If you receive money from abroad, taxes may also need to be paid – all transfers should be reported to ‘le fisc’ or the relevant tax authorities.

France has double-tax treaties with many countries. So there are many types of tax that you will not have to pay again if you have already paid in the country of origin.

 

What types of transfer do you need to declare?

Transfers of sums, titles or values of an amount equal to or greater than €10,000 between member states of the European Union must be declared to customs, unless those transfers are completed through the intermediary of a bank or other financial institution. Cash funds equal to or greater than €10,000 that are transferred in or out of the European Union must also be declared to customs.

Failure to adhere to these rules can result in the sum being confiscated, or a fine being issued, which will be equal to one quarter of the total value of the sum in question.

Money held by a French national or official resident of France in bank accounts overseas must be declared to the tax authorities, even if it is not transferred into the country.
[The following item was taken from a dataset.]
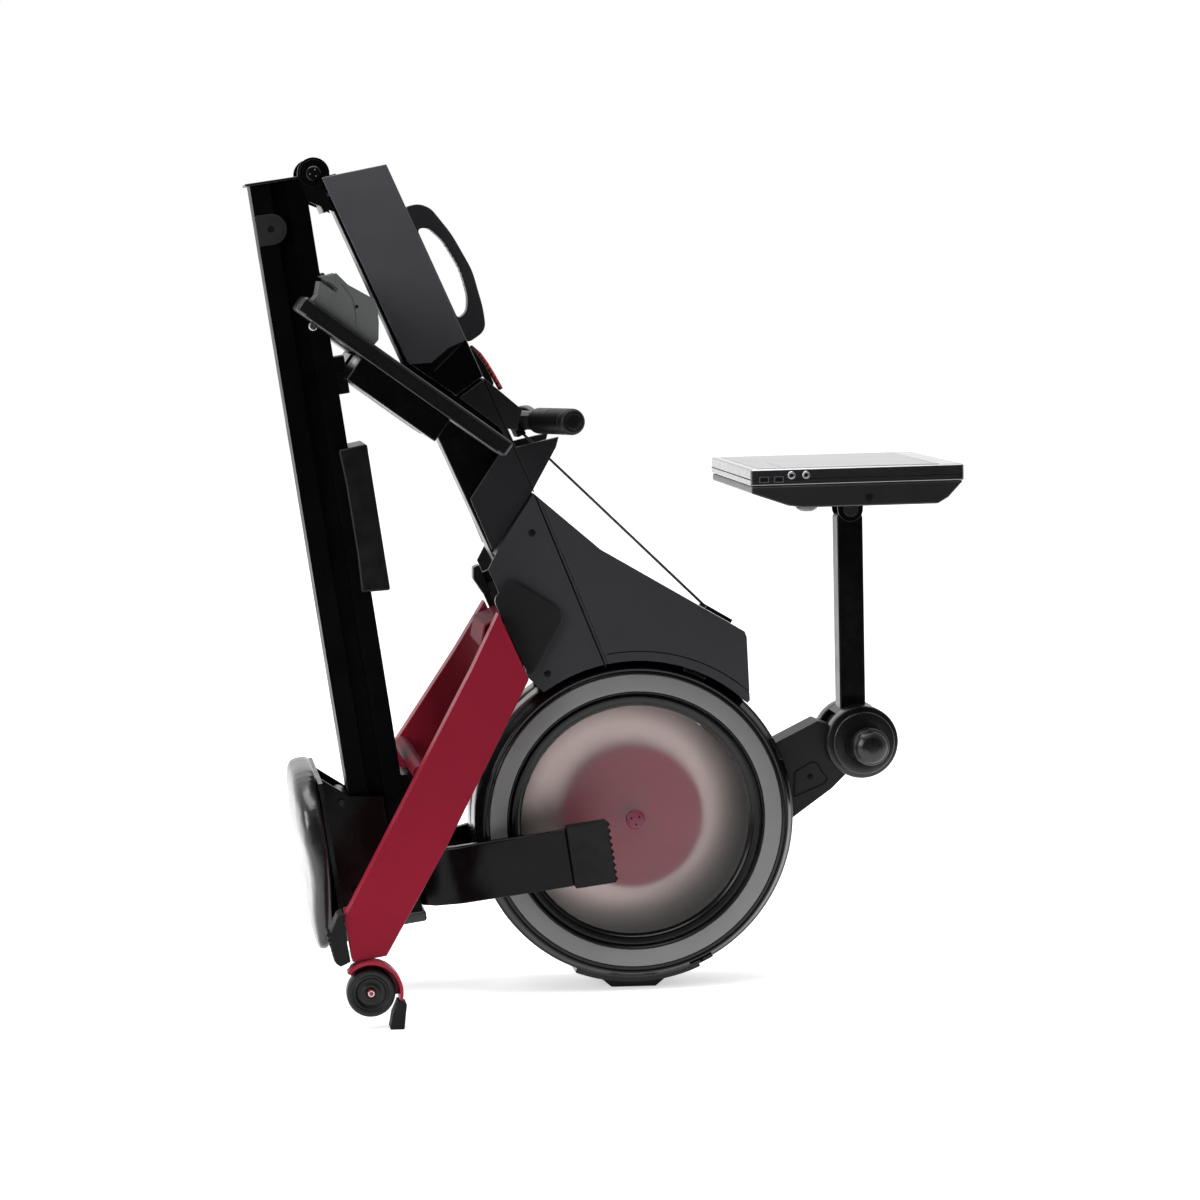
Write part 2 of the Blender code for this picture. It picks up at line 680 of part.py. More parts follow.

Individuals or companies holding accounts in other countries are required to disclose this in their tax returns and supply references for the accounts and their values. Any person found to be holding undisclosed sums in an overseas bank account could be found to be hiding taxable income, which can incur financial and criminal penalties.

The transfer of money from abroad to France also has tax consequences. However, as France has double-tax treaties with many countries, declaring overseas income and accounts does not necessarily mean you will pay more tax. Most people will only be required to pay tax in one country, provided they can prove the tax has been paid. There may be some exceptions to this, such as inheritance tax when sending a large cash gift.

The transfer of any sum equal to or exceeding €50,000 requires further documentation. Carriers of these sums will be required to prove the origin of the money. Proof of origin documentation could include:

  • bank statements or withdrawal receipts
  • contracts showing real estate transactions or the transfer of securities
  • contracts or invoices
  • documents proving manual currency exchanges
  • proof of winning money in a game

Supporting documents must be provided to customs within six months prior to the transfer for cash, and within two years for other forms of assets such as gold, securities or money orders.

 

Cash transfers

Cash transfers from abroad to France that transit through physical borders must be declared to customs for any amount equalling or exceeding €10,000. This can be completed by visiting Dalia, the online capital declaration service for France. Declarations can be made from 30 days prior to the transfer.

The transfer of cash over €10,000 by postal mail or freight should also be declared to customs in advance. A declaration of disclosure should be sourced from customs, completed and returned within 30 days.

The €10,000 limit applies to individuals, couples or families with a community of interest. For example, if a married couple transfers €5,000 each, the sums must be declared unless proof is provided that they each individually own their share. This could be through showing a PACS agreement separating personal property.

Customs may also require further checks for smaller amounts being transferred if they have reason to believe the money may come from criminal sources. Transfers of more than €50,000 require proof of origin.

 

What are the risks if you don’t declare your accounts or a cash transfer?

Any transfer from abroad to France can have tax consequences or need to be declared to customs. When transferring any sum of money, it is prudent to research what to declare and where.

The risks to the individual of not declaring money transfers or money held in overseas accounts range from fines to criminal sentencing, depending on the severity.

False declaration or non-disclosure of cash transfers into France can result in confiscation of the entire sum or a fine, which could be as much as 50% of the value of the sum in question.

Money transferred without the proper customs declaration is counted as taxable income, even if tax has already been paid in another country. This can result in interest payments for late payment of tax, as well as a higher tax bill.

Non-disclosure of sums held in accounts overseas can result in fines of up to €1,500 per account, or €10,000 per account if it’s held in a territory that does not have administrative agreements with France. Account holders may also receive an 80% surcharge and late payment fees.